Le tableau a pris à Vo Quy Quôc et ses 6 collègues une bonne année de travail sans relâche, comprenant 11 étapes différentes : l'esquisse sur toile puis sur bois, la taille des millions de pièces de coque de coco différentes de couleur comme de forme, le polissage, l'assemblage et le collage sur le bois. À elle seule, l'esquisse sur toile a exigé 2 mois pleins. Quy a dû alors se rendre sur les lieux, dans des contrées montagneuses de par tout le pays, pour rechercher des documents et examiner les modes de vie des ethnies minoritaires. L'assemblage a, lui, duré 30 jours et nuits d'affilée.
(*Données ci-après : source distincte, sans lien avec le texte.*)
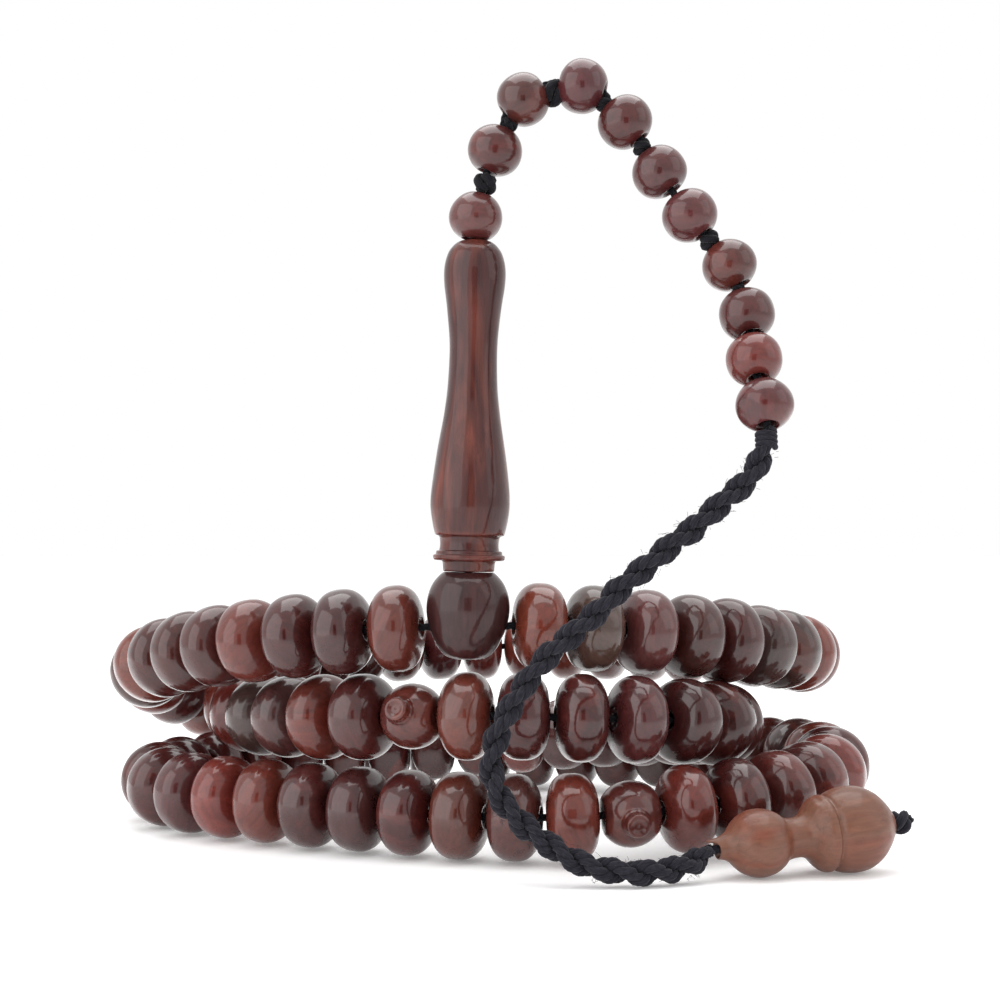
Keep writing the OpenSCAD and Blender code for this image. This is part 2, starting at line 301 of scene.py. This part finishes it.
def lathe(outline, around):
    """Points (radius, angle, height) and faces of a turned ring whose outline closes on itself."""
    angles = np.linspace(0, 2 * math.pi, around, endpoint=False)
    cylinder = np.array([(r, a, z) for r, z in outline for a in angles])
    return cylinder, ring_faces(len(outline), around, True)


def upright(cylinder):
    r, a, z = cylinder.T
    return np.column_stack([r * np.cos(a), r * np.sin(a), z])


def placed(local, centre, direction, near=WORLD_UP):
    """Local points moved to centre, their third axis along direction."""
    side, up = axes_for(direction, near)
    return centre + local @ np.array([side, up, unit(direction)])


def smooth_curve(rows, steps):
    """Catmull-Rom through rows of numbers, with steps points to each span."""
    rows = np.asarray(rows, float)
    ends = np.vstack([2 * rows[0] - rows[1], rows, 2 * rows[-1] - rows[-2]])
    u = np.linspace(0, 1, steps, endpoint=False)[:, None]
    parts = []
    for p, q, r, s in zip(ends, ends[1:], ends[2:], ends[3:]):
        parts.append(0.5 * (2 * q + (r - p) * u + (2 * p - 5 * q + 4 * r - s) * u * u
                            + (3 * q - p - 3 * r + s) * u ** 3))
    return np.vstack([*parts, rows[-1:]])


def resampled(path, step):
    """The path's points again, one each step along it."""
    lengths = np.r_[0, np.cumsum(np.linalg.norm(np.diff(path, axis=0), axis=1))]
    stops = np.linspace(0, lengths[-1], max(2, round(lengths[-1] / step) + 1))
    return np.column_stack([np.interp(stops, lengths, path[:, k]) for k in range(3)]), stops


def carried_frames(path, closed=False):
    """Tangent, side and up at each point, turning as little as they can along the path."""
    if closed:
        tangents = np.roll(path, -1, 0) - np.roll(path, 1, 0)
    else:
        tangents = np.gradient(path, axis=0)
    tangents /= np.linalg.norm(tangents, axis=1)[:, None]
    side, _ = axes_for(tangents[0])
    sides = []
    for t in tangents:
        side = unit(side - np.dot(side, t) * t)
        sides.append(side)
    sides = np.array(sides)
    return tangents, sides, np.cross(tangents, sides)


def tube(path, radius, around=8, closed=False, strand=0):
    """Points, faces and grain of a round tube. radius is one number or one a point."""
    tangents, sides, ups = carried_frames(path, closed)
    angles = np.linspace(0, 2 * math.pi, around, endpoint=False)
    radius = np.broadcast_to(np.asarray(radius, float), (len(path),))
    ring = np.cos(angles)[None, :, None] * sides[:, None] + np.sin(angles)[None, :, None] * ups[:, None]
    points = (path[:, None] + radius[:, None, None] * ring).reshape(-1, 3)
    lengths = np.r_[0, np.cumsum(np.linalg.norm(np.diff(path, axis=0), axis=1))] / MM
    turns = np.abs(np.linspace(-1, 1, around, endpoint=False))
    grain = np.array([(s, t, 7.3 * strand) for s in lengths for t in turns])
    faces = ring_faces(len(path), around, closed)
    if not closed:
        last = (len(path) - 1) * around
        faces += [tuple(range(around - 1, -1, -1)), tuple(range(last, last + around))]
    return points, faces, grain


def joined(parts):
    """Several (points, faces, grain) sets as one."""
    points, faces, grains, base = [], [], [], 0
    for p, f, g in parts:
        points.append(p)
        grains.append(g)
        faces += [tuple(base + i for i in face) for face in f]
        base += len(p)
    return np.vstack(points), faces, np.vstack(grains)


def wound(path, stops, offset, pitch, phase, wobble=0.0, seed=0.0):
    """A line that winds round the path at a distance, once in each pitch."""
    _, sides, ups = carried_frames(path)
    angle = 2 * math.pi * stops / pitch + phase
    reach = np.broadcast_to(np.asarray(offset, float), (len(path),)).copy()
    if wobble:
        reach *= 1 + wobble * np.array([noise.noise((s * 400, seed, 0)) for s in stops])
    return path + reach[:, None] * (np.cos(angle)[:, None] * sides + np.sin(angle)[:, None] * ups)


def twisted_cord(path, diameter, pitch, plies=3, around=6):
    """A laid thread of several plies."""
    path, stops = resampled(path, pitch / 9)
    ply = diameter * 0.27
    return joined([
        tube(wound(path, stops, diameter / 2 - ply, pitch, 2 * math.pi * k / plies), ply, around, strand=k)
        for k in range(plies)])


def overhand_knot(centre, direction, width, height, thread, seed):
    """A pulled-tight overhand knot: a trefoil loop of thread round the string."""
    draw = random.Random(seed)
    t = np.linspace(0, 2 * math.pi, 72, endpoint=False)
    reach = (width / 2 - thread / 2) / 3
    local = np.column_stack([
        reach * (2 + np.cos(3 * t)) * np.cos(2 * t),
        reach * (2 + np.cos(3 * t)) * np.sin(2 * t),
        (height / 2 - thread / 2) * np.sin(3 * t)])
    turn = draw.uniform(0, 2 * math.pi)
    spin = np.array([[math.cos(turn), -math.sin(turn), 0], [math.sin(turn), math.cos(turn), 0], [0, 0, 1]])
    local = local @ spin
    local *= 1 + np.array([0.06 * noise.noise((a, seed, 1)) for a in t])[:, None]
    return tube(placed(local, centre, direction), thread / 2, 8, closed=True, strand=seed)


def jittered(points, amount, size, seed):
    """Points pushed about by smooth noise: amount metres, over lumps of that size."""
    shift = np.array([noise.noise_vector(Vector(p) / size + Vector((seed, 0, 0))) for p in points])
    return points + amount * shift


def random_turn(draw):
    """A random rotation matrix."""
    a, b, c = (unit([draw.gauss(0, 1) for _ in range(3)]) for _ in range(3))
    b = unit(b - np.dot(a, b) * a)
    return np.array([a, b, np.cross(a, b)])


# ---------------------------------------------------------------- places read from the frame

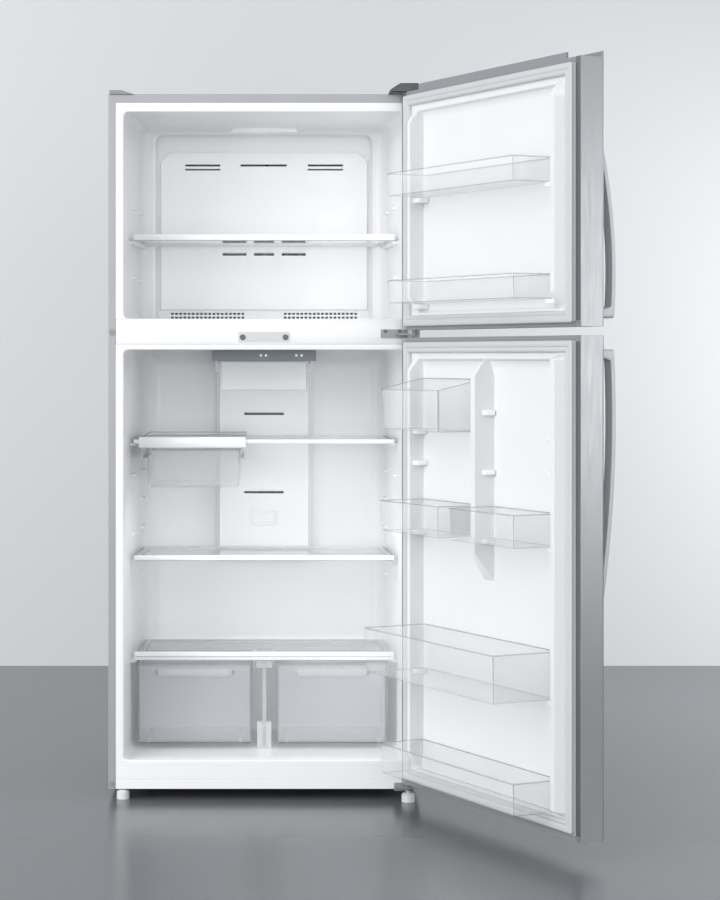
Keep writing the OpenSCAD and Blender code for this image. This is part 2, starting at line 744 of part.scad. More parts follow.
module fridge_door_liner() {
    color("white") swing() union() {
        liner_base(fridge_door_z, fridge_seal_z);
        lugs([896, 822, 660, 334], 270);
        rib();
        for (z = [896, 813, 660])
            block([rib_crest, door_floor + 8, z - 12], [rib_half + 7, 6, z - slide_gap]);
        for (z = [946, 813, 660])
            block([-rib_half - 7, door_floor + 8, z - 12], [-rib_crest, 6, z - slide_gap]);
    }
}
module gasket(seal) {
    w = gasket_out - gasket_in - 1;
    color("lightgray") swing() difference() {
        block([-gasket_out, door_back + 0.02, seal[0]], [gasket_out, -0.4, seal[1]]);
        block([-gasket_out + w, -20, seal[0] + w], [gasket_out - w, 1, seal[1] - w]);
        difference() {
            block([-gasket_out - 1, -9, seal[0] - 1], [gasket_out + 1, -5, seal[1] + 1]);
            block([-gasket_out + 4, -10, seal[0] + 4], [gasket_out - 4, -4, seal[1] - 4]);
        }
    }
}
// Bowed strap: stands off most at its blunt end and runs into the door at the far end
function bow(t) = handle_out * (t < 0.25 ? 1 - 0.10 * pow(1 - t / 0.25, 2) : pow(cos((t - 0.25) * 120), 0.8));
module handle_strap(z_blunt, z_end) {
    n = 26;
    thick = 11;
    z_foot = z_blunt + sign(z_end - z_blunt) * 18;
    face = door_front - crown_at(handle_x) - 0.5;
    outer = [for (i = [0:n]) [face - max(bow(i / n), 3), z_blunt + (z_end - z_blunt) * i / n]];
    inner = [for (i = [n:-1:0]) [min(face, face - max(bow(i / n), 3) + thick),
        z_blunt + (z_end - z_blunt) * i / n]];
    color("silver") swing() union() {
        translate([handle_x - handle_half, 0, 0]) rotate([90, 0, 90])
            linear_extrude(2 * handle_half) polygon(concat(outer, inner));
        block([handle_x - handle_half, face - handle_out * 0.9, min(z_blunt, z_foot)],
            [handle_x + handle_half, face, max(z_blunt, z_foot)]);
    }
}
module freezer_door_panel() {
    color("silver") swing() union() {
        door_panel(freezer_door_z);
        intersection() {
            translate([0, 0, freezer_door_z[1] - 1]) linear_extrude(lip_z - freezer_door_z[1] + 1)
                difference() {
                    door_outline(0);
                    door_outline(sheet);
                }
            block([-door_half, door_front - 9, 0], [lip_end, door_front + 8, 2000]);
        }
    }
}
module freezer_door_caps() {
    color("dimgray") swing() union() {
        door_caps(freezer_door_z);
        front_lip();
        block([rear_lip_x[0], door_back - 6, freezer_door_z[1] - 1],
            [rear_lip_x[1], door_back - sheet - 0.1, lip_z]);
    }
}
module freezer_door_insulation() {
    door_insulation(freezer_door_z, freezer_seal_z);
}
module freezer_gasket() {
    gasket(freezer_seal_z);
}
module freezer_handle() {
    handle_strap(1147, 1544);
}
module fridge_door_panel() {
    color("silver") swing() door_panel(fridge_door_z);
}
module fridge_door_caps() {
    color("dimgray") swing() door_caps(fridge_door_z);
}
module fridge_door_insulation() {
    door_insulation(fridge_door_z, fridge_seal_z);
}
module fridge_gasket() {
    gasket(fridge_seal_z);
}
module fridge_handle() {
    handle_strap(1081, 491);
}

cabinet_shell();
rear_panel();
base_pan();
cabinet_insulation();
freezer_liner();
fridge_liner();
crossbar();
crossbar_plate();
base_panel();
screws();
trim_plugs();
evaporator_cover();
evaporator_coil();
air_duct();
control_panel();
lamps();
compressor();
condenser_coil();
compressor_cover();
fan_motors();
evaporator_fan();
condenser_fan();
top_hinge();
hinge_cover();
middle_hinge();
bottom_hinge();
crisper_divider();
left_foot();
right_foot();
rear_rollers();
freezer_shelf_frame();
freezer_shelf_glass();
upper_shelf_frame();
upper_shelf_glass();
lower_shelf_frame();
lower_shelf_glass();
crisper_cover_frame();
crisper_cover_glass();
deli_drawer();
left_crisper();
right_crisper();
freezer_door_panel();
freezer_door_caps();
freezer_door_insulation();
freezer_door_liner();
freezer_gasket();
freezer_handle();
fridge_door_panel();
fridge_door_caps();
fridge_door_insulation();
fridge_door_liner();
fridge_gasket();
fridge_handle();
freezer_upper_bin();
freezer_lower_bin();
dairy_bin();
left_half_bin();
right_half_bin();
gallon_bin();
bottom_bin();
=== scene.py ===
"""Looks of a top freezer refrigerator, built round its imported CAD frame. Units are metres."""
import json
import math

import bmesh
import bpy
from mathutils import Matrix, Vector

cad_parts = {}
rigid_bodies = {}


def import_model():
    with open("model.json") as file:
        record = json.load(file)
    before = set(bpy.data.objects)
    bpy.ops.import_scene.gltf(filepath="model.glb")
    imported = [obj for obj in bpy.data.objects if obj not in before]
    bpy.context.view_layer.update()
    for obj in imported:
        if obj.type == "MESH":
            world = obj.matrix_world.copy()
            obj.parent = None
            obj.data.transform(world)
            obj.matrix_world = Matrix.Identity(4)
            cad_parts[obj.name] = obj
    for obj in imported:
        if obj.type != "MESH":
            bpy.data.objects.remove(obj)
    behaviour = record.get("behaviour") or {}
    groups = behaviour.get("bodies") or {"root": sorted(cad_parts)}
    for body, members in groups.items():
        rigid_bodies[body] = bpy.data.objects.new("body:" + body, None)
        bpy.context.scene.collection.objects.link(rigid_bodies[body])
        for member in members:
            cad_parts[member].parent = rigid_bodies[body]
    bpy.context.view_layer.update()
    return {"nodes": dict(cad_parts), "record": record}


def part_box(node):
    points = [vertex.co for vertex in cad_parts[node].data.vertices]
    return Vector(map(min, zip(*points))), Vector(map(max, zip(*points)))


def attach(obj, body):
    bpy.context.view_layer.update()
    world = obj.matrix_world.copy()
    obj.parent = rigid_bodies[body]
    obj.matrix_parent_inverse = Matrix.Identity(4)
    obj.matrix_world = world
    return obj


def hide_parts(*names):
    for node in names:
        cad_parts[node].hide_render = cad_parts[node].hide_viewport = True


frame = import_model()
NODES = frame["nodes"]
JOINTS = {joint["name"]: joint for joint in frame["record"]["behaviour"]["joints"]}

# Camera: level, straight on, with the framing set by shift
CAMERA_AT = (0.0, -5.398, 1.0654)
SENSOR = 36.0
LENS = 89.7
SHIFT = (0.1066, -0.1037)

# Door hinge line and the angle the doors stand at in the stored rest pose
HINGE = JOINTS["fridge_door_hinge"]
PIVOT = Vector(HINGE["pos_m"])
OPEN = math.radians(-HINGE["range_deg"][0])
SWING = (Matrix.Translation(PIVOT) @ Matrix.Rotation(OPEN, 4, "Z")
         @ Matrix.Translation(-PIVOT))


# ---------------------------------------------------------------- materials
def material(name, base, rough, metal=0.0, coat=0.0, alpha=1.0, specular=0.5):
    """A Principled material with its constants on the shader's own sockets."""
    mat = bpy.data.materials.new(name)
    mat.use_nodes = True
    bsdf = mat.node_tree.nodes["Principled BSDF"]
    bsdf.inputs["Base Color"].default_value = (*base, 1)
    bsdf.inputs["Roughness"].default_value = rough
    bsdf.inputs["Metallic"].default_value = metal
    bsdf.inputs["Coat Weight"].default_value = coat
    bsdf.inputs["Coat Roughness"].default_value = 0.12
    bsdf.inputs["Alpha"].default_value = alpha
    bsdf.inputs["Specular IOR Level"].default_value = specular
    return mat


def add(mat, kind, **values):
    """A new shader node; values are its attributes or, failing that, its input sockets."""
    node = mat.node_tree.nodes.new(kind)
    for key, value in values.items():
        if hasattr(node, key):
            setattr(node, key, value)
        else:
            node.inputs[key.replace("_", " ")].default_value = value
    return node


def link(mat, out, target):
    """Joins one node's output to another's input."""
    mat.node_tree.links.new(out, target)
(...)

Achevé début 2008, La chanson de solidarité a été d'emblée reconnu comme la plus grande peinture en coque de la noix de coco, remplaçant Vietnam, mon pays natal dont Vo Quy Quôc est également l'auteur, et qui détenait à cette époque le record national.
Encore une fois, le jeune peintre a battu son record avec Les héros de Diên Biên.
La peinture en coque de noix de coco est un nouveau style pictural, au Vietnam comme dans le monde, selon le peintre sans pinceau. "Qu'elle devienne un jour un style pictural caractéristique du Vietnam, à l'instar de l'estampe populaire de Dông Hô, ou de la peinture en laque poncée", souhaite Quy. Et il espère qu'en contemplant ces tableaux, tout le monde pensera d'emblée au Vietnam. C'est pour cette raison que les créations de Vo Quy Quôc sont empreintes d'un parfum et d'une couleur propres au Vietnam.